WHAT THE EXERCISE ASKS: Reproduce all records verbatim.

RECORD EXTRACTS:
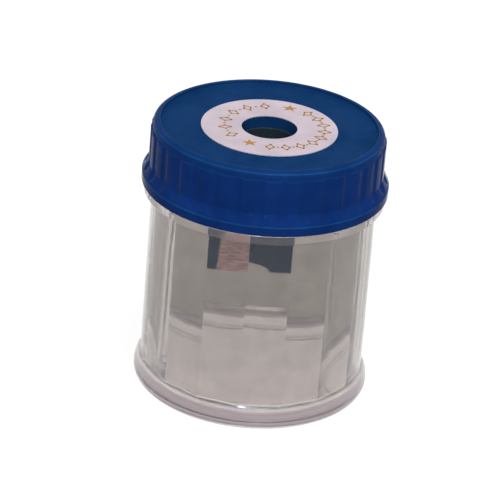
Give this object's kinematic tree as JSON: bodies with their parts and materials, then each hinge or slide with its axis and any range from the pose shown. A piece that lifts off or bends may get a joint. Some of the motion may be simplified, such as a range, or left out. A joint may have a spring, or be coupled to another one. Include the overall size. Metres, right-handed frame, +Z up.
{
  "type": "canister pencil sharpener",
  "caption": "Clear round tub with a foot and inner facets, and a blue cap with a fluted grip band, a pencil hole, ring label and a wedge hand sharpener hanging inside.",
  "frame": {"origin": "centre of the tub's foot, on the surface it stands on", "axes": "+Z up along the pencil's axis; -Y the side to which the sharpener's blade faces, square to one of the tub's inner facets; +X to the right seen from that side"},
  "size_m": [0.046, 0.046, 0.0535],
  "materials": {
    "clear_tub": "clear polystyrene, slightly smoky, glossy",
    "blue_cap": "moulded navy blue, glossy walls and fine matt grain on the disc",
    "white_label": "pinkish white film label with gold print",
    "dark_block": "dark slate grey moulding",
    "blade_steel": "ground steel, slightly stained",
    "screw_steel": "plated steel"
  },
  "bodies": {
    "tub": {"tub": "clear_tub"},
    "lid": {"lid": "blue_cap", "label": "white_label", "sharpener_body": "dark_block", "blade": "blade_steel", "blade_screw": "screw_steel"}
  },
  "joints": [
    {"name": "lid_lift", "type": "slide", "parent": "tub", "child": "lid", "axis": [0, 0, 1], "range_m": [0, 0.032]}
  ]
}
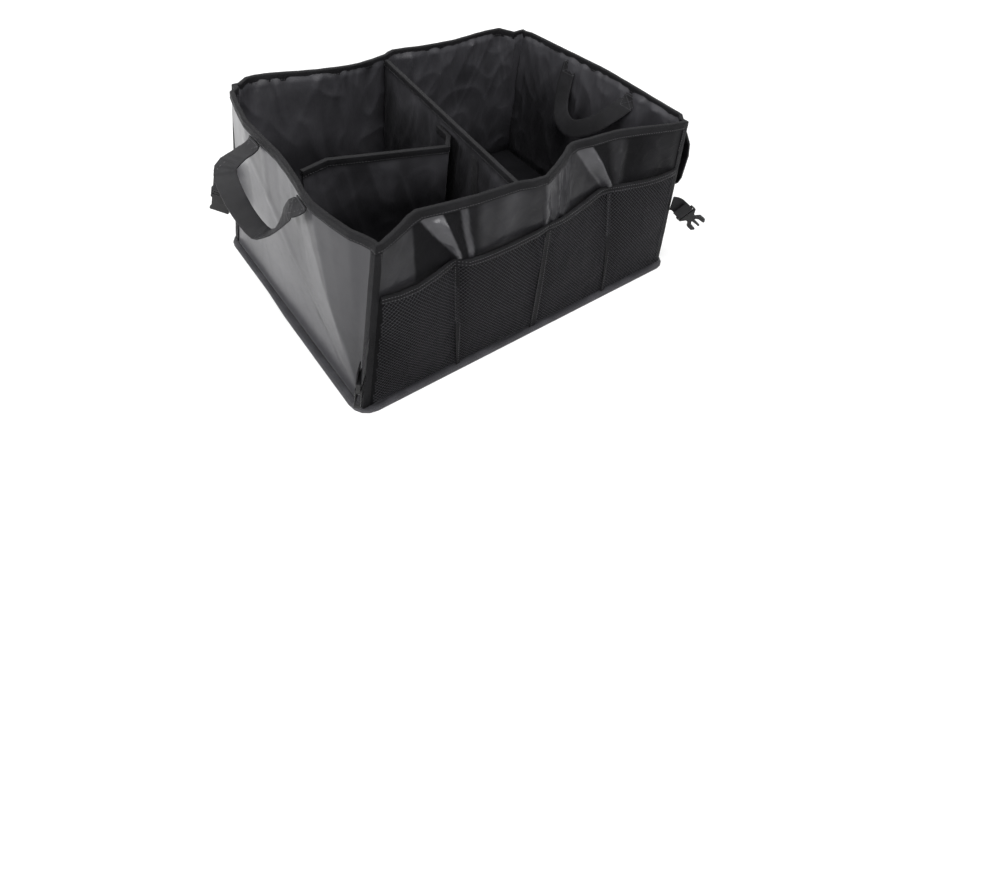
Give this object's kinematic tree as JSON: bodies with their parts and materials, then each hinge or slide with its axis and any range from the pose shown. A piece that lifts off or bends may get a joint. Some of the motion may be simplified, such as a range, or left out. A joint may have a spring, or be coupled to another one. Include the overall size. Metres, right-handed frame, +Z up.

EXERCISE RESULT:
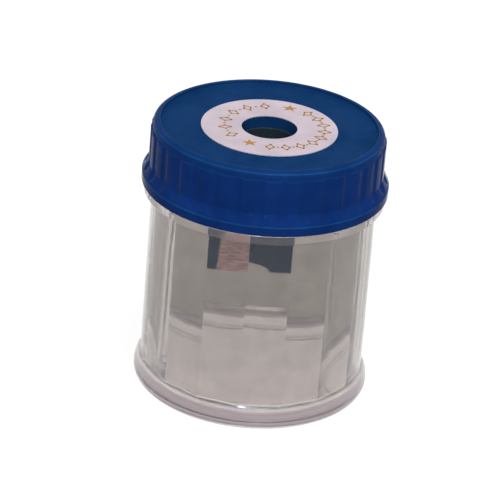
Give this object's kinematic tree as JSON: bodies with their parts and materials, then each hinge or slide with its axis and any range from the pose shown. A piece that lifts off or bends may get a joint. Some of the motion may be simplified, such as a range, or left out. A joint may have a spring, or be coupled to another one. Include the overall size. Metres, right-handed frame, +Z up.
{
  "type": "canister pencil sharpener",
  "caption": "Clear round tub with a foot and inner facets, and a blue cap with a fluted grip band, a pencil hole, ring label and a wedge hand sharpener hanging inside.",
  "frame": {"origin": "centre of the tub's foot, on the surface it stands on", "axes": "+Z up along the pencil's axis; -Y the side to which the sharpener's blade faces, square to one of the tub's inner facets; +X to the right seen from that side"},
  "size_m": [0.046, 0.046, 0.0535],
  "materials": {
    "clear_tub": "clear polystyrene, slightly smoky, glossy",
    "blue_cap": "moulded navy blue, glossy walls and fine matt grain on the disc",
    "white_label": "pinkish white film label with gold print",
    "dark_block": "dark slate grey moulding",
    "blade_steel": "ground steel, slightly stained",
    "screw_steel": "plated steel"
  },
  "bodies": {
    "tub": {"tub": "clear_tub"},
    "lid": {"lid": "blue_cap", "label": "white_label", "sharpener_body": "dark_block", "blade": "blade_steel", "blade_screw": "screw_steel"}
  },
  "joints": [
    {"name": "lid_lift", "type": "slide", "parent": "tub", "child": "lid", "axis": [0, 0, 1], "range_m": [0, 0.032]}
  ]
}
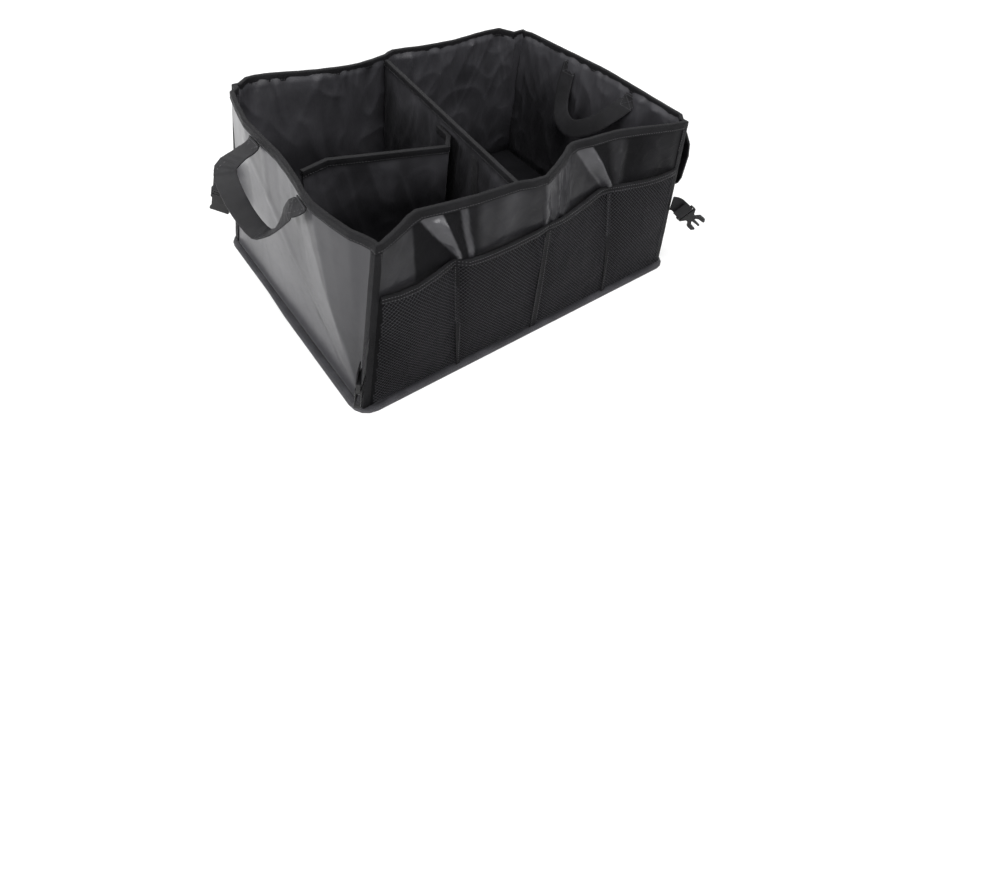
Give this object's kinematic tree as JSON: bodies with their parts and materials, then each hinge or slide with its axis and any range from the pose shown. A piece that lifts off or bends may get a joint. Some of the motion may be simplified, such as a range, or left out. A joint may have a spring, or be coupled to another one. Include the overall size. Metres, right-handed frame, +Z up.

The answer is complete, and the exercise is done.